Camera: Olympus C7070 WZ

Monday, 4 February 2008

Time and tide - # 08/07

Morning mist is still thick and the tide is out. Beyond the derelict old motor barge you can see a curving silver streak. It is a small monument marking a "significant event". This is the point where the River Brent enters the the Thames. Tomorrow I will show you why it's "significant".

Camera: Olympus E3

Sunday, 3 February 2008

Cleaning the House - # 08/06


We will return to Brentford and its industrial and riverside charms tomorrow. Meanwhile here's a short week-end relaxation.

The rooms of 17th century Ham House (click on the side bar link to the National Trust, Ham House) are currently all "put to bed" for winter maintenance and cleaning. The new 2008 Visitor Season is fast approaching and the work-rate is speeding up.

Magnificent midday sun is flooding through the south-facing windows of one of the state-rooms, and I came upon this amusing little scene. It's taken using available sunlight, and the white cloth reflects enough to help brighten the scene. The silk covering of the chair and the old tapestries come out nicely. The red and white tags on some white dust covers indicate that these pieces must be removed first in any salvage or disaster-recovery operations. As a rule special blinds limit the sunlight so that the collection is not damaged by UV rays.

Camera: Olympus C7070 WZ



Saturday, 2 February 2008

Blue mood (another in the occasional R u T Bar Fly series)- # 08/05

.........it's Saturday, and the Bar Fly sits alone. But my dinner was excellent.

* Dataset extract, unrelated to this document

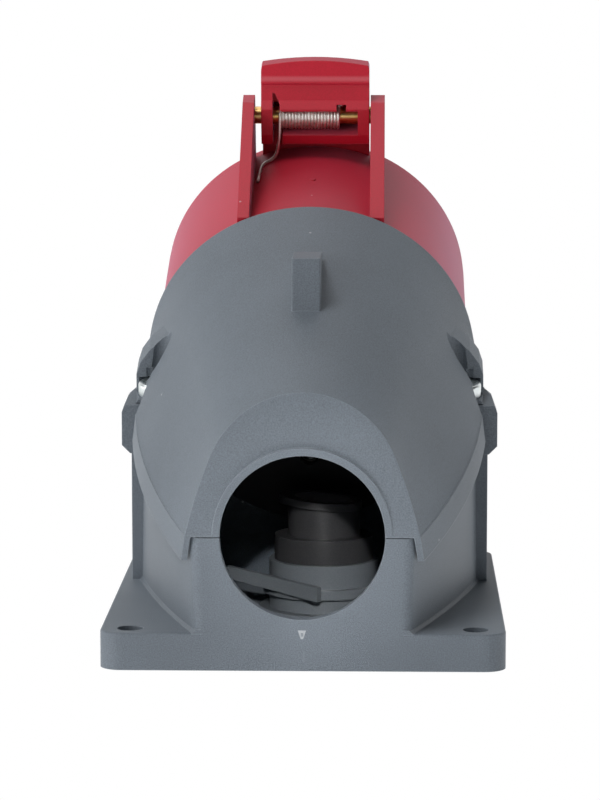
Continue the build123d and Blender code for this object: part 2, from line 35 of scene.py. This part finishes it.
# Camera: long lens, a little above the cable entry and to its right, looking slightly down
looking_down = 7.243
turned_left = 1.554
camera = bpy.data.objects.new("camera", bpy.data.cameras.new("camera"))
scene.collection.objects.link(camera)
camera.data.sensor_fit = "VERTICAL"
camera.data.sensor_height = 36.0
camera.data.lens = 144.0
camera.data.clip_start = 0.05
camera.data.clip_end = 20.0
camera.location = (0.02034, -0.8294, 0.16482)
camera.rotation_euler = (math.radians(90 - looking_down), 0, math.radians(turned_left))
scene.camera = camera
scene.view_settings.view_transform = "Standard"


# Surroundings: plain white to the camera, white behind the object in reflections too,
# and next to no light of their own
def combine(tree, operation, *values):
    step = tree.nodes.new("ShaderNodeMath")
    step.operation = operation
    for socket, value in zip(step.inputs, values):
        if isinstance(value, (int, float)):
            socket.default_value = value
        else:
            tree.links.new(value, socket)
    return step.outputs[0]


def remap(tree, value, low_in, high_in, low_out=0.0, high_out=1.0):
    step = tree.nodes.new("ShaderNodeMapRange")
    step.inputs["From Min"].default_value = low_in
    step.inputs["From Max"].default_value = high_in
    step.inputs["To Min"].default_value = low_out
    step.inputs["To Max"].default_value = high_out
    tree.links.new(value, step.inputs["Value"])
    return step.outputs[0]


def split_place(tree, coordinates):
    place = tree.nodes.new("ShaderNodeTexCoord")
    split = tree.nodes.new("ShaderNodeSeparateXYZ")
    tree.links.new(place.outputs[coordinates], split.inputs[0])
    return split.outputs


def pick_shader(tree, share, first, second, output):
    either = tree.nodes.new("ShaderNodeMixShader")
    tree.links.new(share, either.inputs[0])
    tree.links.new(first.outputs[0], either.inputs[1])
    tree.links.new(second.outputs[0], either.inputs[2])
    end = tree.nodes.new(output)
    tree.links.new(either.outputs[0], end.inputs[0])


world = bpy.data.worlds.new("studio")
scene.world = world
world.use_nodes = True
tree = world.node_tree
tree.nodes.clear()
rays = tree.nodes.new("ShaderNodeLightPath").outputs
behind = remap(tree, split_place(tree, "Generated")["Y"], -0.1, 0.6)
mirrored = combine(tree, "MULTIPLY", rays["Is Glossy Ray"], behind)
direct = combine(tree, "MAXIMUM", rays["Is Camera Ray"], rays["Is Transmission Ray"])
seen = combine(tree, "MAXIMUM", direct, mirrored)
shed = tree.nodes.new("ShaderNodeBackground")
shed.inputs["Color"].default_value = (0.93, 0.96, 1.0, 1)
shed.inputs["Strength"].default_value = 0.015
plain = tree.nodes.new("ShaderNodeBackground")
plain.inputs["Color"].default_value = (1, 1, 1, 1)
plain.inputs["Strength"].default_value = 1.0
pick_shader(tree, seen, shed, plain, "ShaderNodeOutputWorld")


# Floor: a wide pale sheet, plain white to the camera and in reflections, lit a little from
# below for the housing's walls, as on a light table
floor_half = 1.6
floor_centre_y = 0.3
floor_drop = 0.0002
floor_mesh = bpy.data.meshes.new("floor")
bm = bmesh.new()
bmesh.ops.create_grid(bm, x_segments=2, y_segments=2, size=floor_half)
bmesh.ops.translate(bm, verts=bm.verts, vec=(0, floor_centre_y, -floor_drop))
bm.to_mesh(floor_mesh)
bm.free()
floor = bpy.data.objects.new("floor", floor_mesh)
scene.collection.objects.link(floor)
floor_paint = bpy.data.materials.new("floor")
floor_paint.use_nodes = True
tree = floor_paint.node_tree
tree.nodes.clear()
rays = tree.nodes.new("ShaderNodeLightPath").outputs
direct = combine(tree, "MAXIMUM", rays["Is Camera Ray"], rays["Is Transmission Ray"])
seen = combine(tree, "MAXIMUM", direct, rays["Is Glossy Ray"])
matt = tree.nodes.new("ShaderNodeBsdfDiffuse")
matt.inputs["Color"].default_value = (0.82, 0.82, 0.82, 1)
glow = tree.nodes.new("ShaderNodeEmission")
glow.inputs["Color"].default_value = (1, 1, 1, 1)
glow.inputs["Strength"].default_value = 0.76
lit = tree.nodes.new("ShaderNodeAddShader")
tree.links.new(matt.outputs[0], lit.inputs[0])
tree.links.new(glow.outputs[0], lit.inputs[1])
white = tree.nodes.new("ShaderNodeEmission")
white.inputs["Color"].default_value = (1, 1, 1, 1)
pick_shader(tree, seen, lit, white, "ShaderNodeOutputMaterial")
floor_mesh.materials.append(floor_paint)


# Light: soft boxes on the left in front, low on both sides, above and behind, and a narrow
# lamp that reaches through the cable entry
def aim(item, place, target):
    scene.collection.objects.link(item)
    item.location = place
    item.rotation_euler = (Vector(target) - Vector(place)).to_track_quat("-Z", "Y").to_euler()


def soft_box(name, place, size, power):
    lamp = bpy.data.lights.new(name, "AREA")
    lamp.shape = "SQUARE"
    lamp.size = size
    lamp.energy = power
    aim(bpy.data.objects.new(name, lamp), place, (0, 0, 0.07))


soft_box("key", (-0.905, -0.905, 0.296), size=0.8, power=6.4)
soft_box("low_left", (-1.280, -0.226, 0.115), size=0.8, power=4.5)
soft_box("low_right", (1.255, -0.336, 0.115), size=0.8, power=2.4)
soft_box("high", (-0.388, -0.388, 1.248), size=0.6, power=7.4)
soft_box("back", (0, 0.45, 1.29), size=0.8, power=2.6)
reach_in = bpy.data.lights.new("reach_in", "SPOT")
reach_in.energy = 58.0
reach_in.spot_size = math.radians(2.1)
reach_in.spot_blend = 0.5
reach_in.shadow_soft_size = 0.03
aim(bpy.data.objects.new("reach_in", reach_in), (0.03, -1.0, 0.40), (0.0, -0.058, 0.033))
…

Camera: Olympus E3. (blown-out highlight, the third bottle not quite rightly placed, the B&W version even worse, but a good try.)

Friday, 1 February 2008

Old spindly legs - # 08/04

A heron stands in low water at the edge of the river as it flows past one of the old derelict Brentford cargo-barge wharfs. The un-needed lock gates lie open, the entrance closed off by old bars. I noticed that the heron's legs are tilted at almost the same angle. Fun.